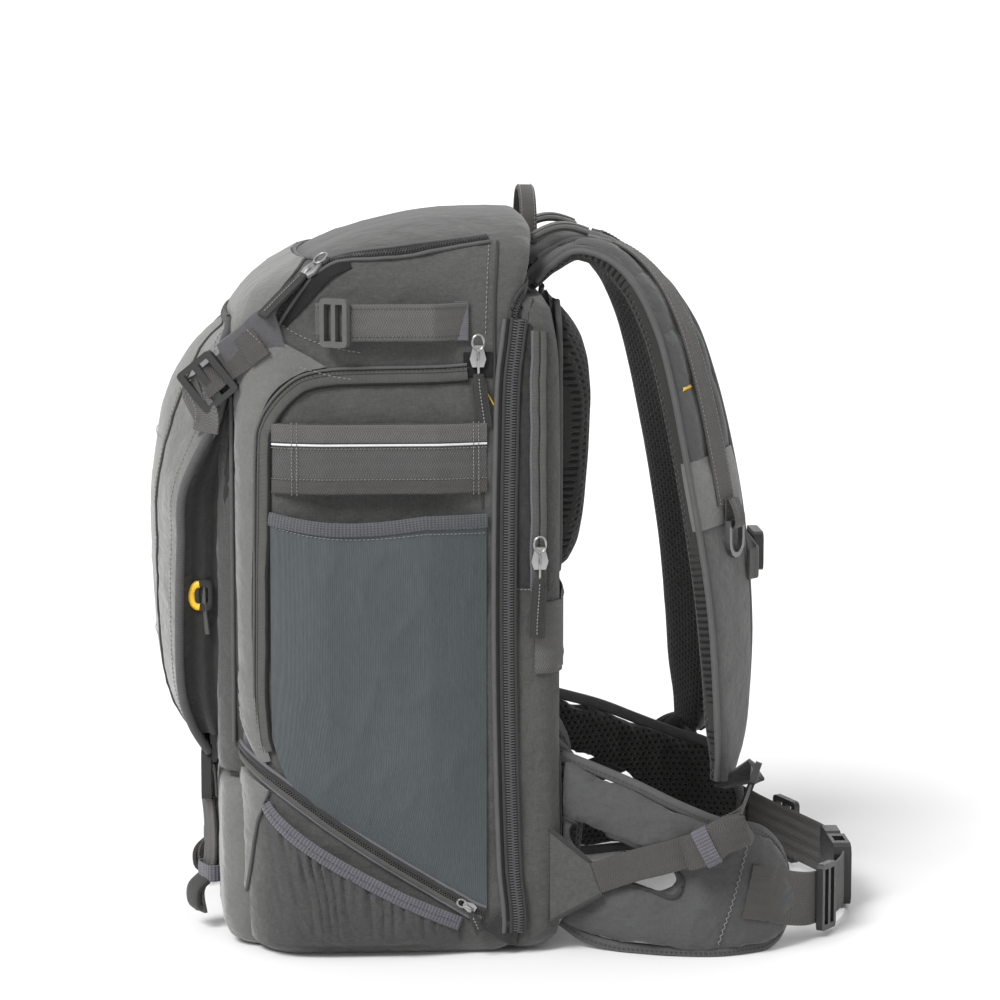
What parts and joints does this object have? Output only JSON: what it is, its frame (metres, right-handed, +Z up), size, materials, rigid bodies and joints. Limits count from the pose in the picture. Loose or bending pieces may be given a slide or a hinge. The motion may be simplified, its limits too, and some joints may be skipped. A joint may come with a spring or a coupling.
{
  "type": "camera backpack",
  "caption": "Grey camera backpack with a rear door, stash flap, stretch side pockets, curved padded straps and a buckled hip belt.",
  "frame": {"origin": "middle of the flat base, on the floor", "axes": "+X towards the wearer's back, +Y to the wearer's left, +Z up"},
  "size_m": [0.5055, 0.3748, 0.526],
  "materials": {
    "charcoal_cloth": "woven matte",
    "grey_cloth": "woven matte",
    "stretch_cloth": "stretch knit",
    "air_mesh": "spacer mesh",
    "webbing": "ribbed webbing",
    "zip_tape": "coil zip",
    "elastic": "ribbed elastic",
    "buckle_plastic": "satin moulded",
    "ring_metal": "satin"
  },
  "bodies": {
    "bag": {"bag_shell": "charcoal_cloth", "top_lid": "charcoal_cloth", "rear_panel": "charcoal_cloth", "front_pocket": "charcoal_cloth", "lower_pocket_right": "charcoal_cloth", "lower_pocket_left": "charcoal_cloth", "shoulder_strap_right": "charcoal_cloth", "shoulder_strap_left": "charcoal_cloth", "hip_wing_right": "charcoal_cloth", "hip_wing_left": "charcoal_cloth", "anchor_tab_right": "charcoal_cloth", "anchor_tab_left": "charcoal_cloth", "base_pocket": "grey_cloth", "front_flap": "grey_cloth", "side_pocket_right": "stretch_cloth", "side_pocket_left": "stretch_cloth", "back_pad": "air_mesh", "lumbar_pad": "air_mesh", "label_band_right": "webbing", "label_band_left": "webbing", "tripod_strap_right": "webbing", "tripod_strap_left": "webbing", "trolley_strap": "webbing", "top_handle": "webbing", "strap_webbing_right": "webbing", "strap_webbing_left": "webbing", "load_lifter_right": "webbing", "load_lifter_left": "webbing", "ring_loop_right": "webbing", "ring_loop_left": "webbing", "sternum_strap": "webbing", "belt_webbing_right": "webbing", "belt_webbing_left": "webbing", "lower_webbing_right": "webbing", "lower_webbing_left": "webbing", "compression_strap_right": "webbing", "compression_strap_left": "webbing", "front_strap_right": "webbing", "front_strap_left": "webbing", "main_zip_right": "zip_tape", "main_zip_left": "zip_tape", "laptop_zip": "zip_tape", "webbing_bundle_right": "elastic", "webbing_bundle_left": "elastic", "tripod_lock_right": "buckle_plastic", "tripod_lock_left": "buckle_plastic", "sternum_clip": "buckle_plastic", "belt_lock_right": "buckle_plastic", "belt_lock_left": "buckle_plastic", "belt_clip_socket": "buckle_plastic", "belt_clip_plug": "buckle_plastic", "strap_lock_right": "buckle_plastic", "strap_lock_left": "buckle_plastic", "compression_lock_right": "buckle_plastic", "compression_lock_left": "buckle_plastic", "front_clip_right": "buckle_plastic", "front_clip_left": "buckle_plastic"},
    "ring_right": {"d_ring_right": "ring_metal"},
    "ring_left": {"d_ring_left": "ring_metal"}
  },
  "joints": [
    {"name": "ring_swing_right", "type": "hinge", "parent": "bag", "child": "ring_right", "pos_m": [0.2389, -0.10148, 0.29491], "axis": [-0.5365, -0.8439, 0], "range_deg": [0, 120]},
    {"name": "ring_swing_left", "type": "hinge", "parent": "bag", "child": "ring_left", "pos_m": [0.2389, 0.10148, 0.29491], "axis": [0.5365, -0.8439, 0], "range_deg": [0, 120]}
  ]
}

*****

Print back all the lines verbatim.

(Result below)
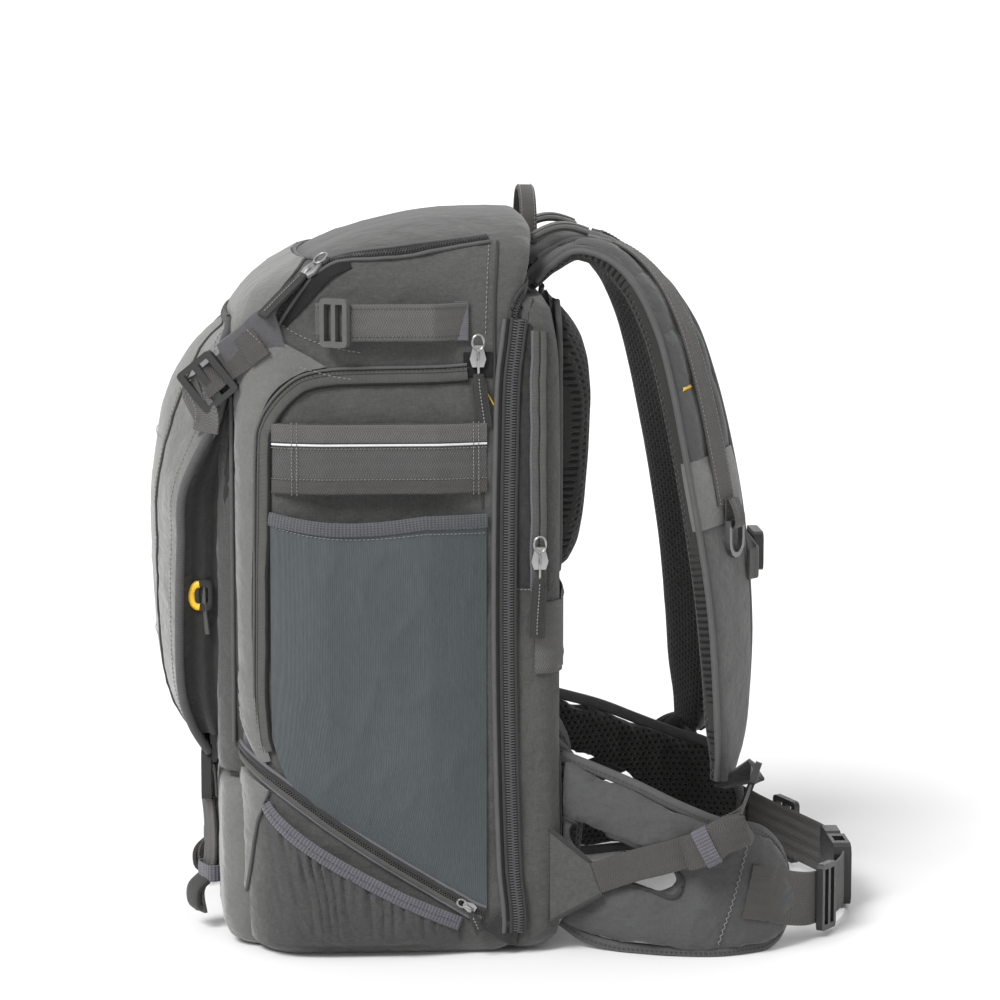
What parts and joints does this object have? Output only JSON: what it is, its frame (metres, right-handed, +Z up), size, materials, rigid bodies and joints. Limits count from the pose in the picture. Loose or bending pieces may be given a slide or a hinge. The motion may be simplified, its limits too, and some joints may be skipped. A joint may come with a spring or a coupling.
{
  "type": "camera backpack",
  "caption": "Grey camera backpack with a rear door, stash flap, stretch side pockets, curved padded straps and a buckled hip belt.",
  "frame": {"origin": "middle of the flat base, on the floor", "axes": "+X towards the wearer's back, +Y to the wearer's left, +Z up"},
  "size_m": [0.5055, 0.3748, 0.526],
  "materials": {
    "charcoal_cloth": "woven matte",
    "grey_cloth": "woven matte",
    "stretch_cloth": "stretch knit",
    "air_mesh": "spacer mesh",
    "webbing": "ribbed webbing",
    "zip_tape": "coil zip",
    "elastic": "ribbed elastic",
    "buckle_plastic": "satin moulded",
    "ring_metal": "satin"
  },
  "bodies": {
    "bag": {"bag_shell": "charcoal_cloth", "top_lid": "charcoal_cloth", "rear_panel": "charcoal_cloth", "front_pocket": "charcoal_cloth", "lower_pocket_right": "charcoal_cloth", "lower_pocket_left": "charcoal_cloth", "shoulder_strap_right": "charcoal_cloth", "shoulder_strap_left": "charcoal_cloth", "hip_wing_right": "charcoal_cloth", "hip_wing_left": "charcoal_cloth", "anchor_tab_right": "charcoal_cloth", "anchor_tab_left": "charcoal_cloth", "base_pocket": "grey_cloth", "front_flap": "grey_cloth", "side_pocket_right": "stretch_cloth", "side_pocket_left": "stretch_cloth", "back_pad": "air_mesh", "lumbar_pad": "air_mesh", "label_band_right": "webbing", "label_band_left": "webbing", "tripod_strap_right": "webbing", "tripod_strap_left": "webbing", "trolley_strap": "webbing", "top_handle": "webbing", "strap_webbing_right": "webbing", "strap_webbing_left": "webbing", "load_lifter_right": "webbing", "load_lifter_left": "webbing", "ring_loop_right": "webbing", "ring_loop_left": "webbing", "sternum_strap": "webbing", "belt_webbing_right": "webbing", "belt_webbing_left": "webbing", "lower_webbing_right": "webbing", "lower_webbing_left": "webbing", "compression_strap_right": "webbing", "compression_strap_left": "webbing", "front_strap_right": "webbing", "front_strap_left": "webbing", "main_zip_right": "zip_tape", "main_zip_left": "zip_tape", "laptop_zip": "zip_tape", "webbing_bundle_right": "elastic", "webbing_bundle_left": "elastic", "tripod_lock_right": "buckle_plastic", "tripod_lock_left": "buckle_plastic", "sternum_clip": "buckle_plastic", "belt_lock_right": "buckle_plastic", "belt_lock_left": "buckle_plastic", "belt_clip_socket": "buckle_plastic", "belt_clip_plug": "buckle_plastic", "strap_lock_right": "buckle_plastic", "strap_lock_left": "buckle_plastic", "compression_lock_right": "buckle_plastic", "compression_lock_left": "buckle_plastic", "front_clip_right": "buckle_plastic", "front_clip_left": "buckle_plastic"},
    "ring_right": {"d_ring_right": "ring_metal"},
    "ring_left": {"d_ring_left": "ring_metal"}
  },
  "joints": [
    {"name": "ring_swing_right", "type": "hinge", "parent": "bag", "child": "ring_right", "pos_m": [0.2389, -0.10148, 0.29491], "axis": [-0.5365, -0.8439, 0], "range_deg": [0, 120]},
    {"name": "ring_swing_left", "type": "hinge", "parent": "bag", "child": "ring_left", "pos_m": [0.2389, 0.10148, 0.29491], "axis": [0.5365, -0.8439, 0], "range_deg": [0, 120]}
  ]
}